Return a string representing ``self`` using given ``interval`` and
``decimal`` rounding

Time Vector Space
=================

The ``Date`` and ``Duration`` objects are the point and vectors in a one
dimensional vector space. As such, the ``+`` and ``-`` operators are
allowed. Comparisons with (``>``, ``>=``, ``<=``, ``<``) are also
supported.

GMT vs UTC
----------

The solar day is he most popular timekeeping unit. This library chose
GMT (UT1) for its base clock because of its consistent seconds in a
solar day. UTC suffers from inconsistent leap seconds and makes
time-math difficult, even while forcing us to make pedantic conclusions
like some minutes do not have 60 seconds.
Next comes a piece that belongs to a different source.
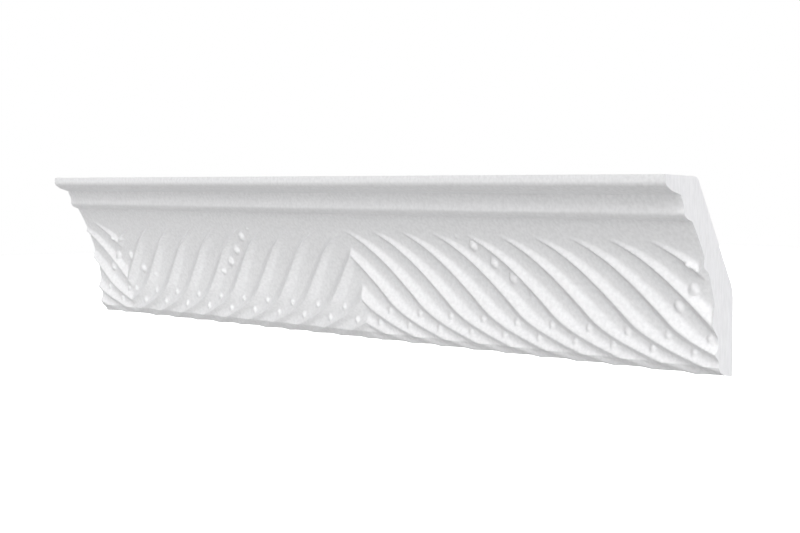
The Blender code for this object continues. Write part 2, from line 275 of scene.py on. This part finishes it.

Lucky for us Python's
implementation of UTC (``datetime.utcnow()``) is wrong, and implements
GMT: Which is what we use.

Error Analysis
--------------

Assuming we need a generous leap second each 6 months (the past decade
saw only 4 leap seconds), then GMT deviates from UTC by up to 1 seconds
over 181 days (December to June, 15,638,400 seconds) which is an error
rate ``error = 1/15,638,400 = 0.000006395%``. If we want to call the
error "noise", we have a 70dB signal/noise ratio. All applications that
can tolerate this level of error should use GMT as their time basis.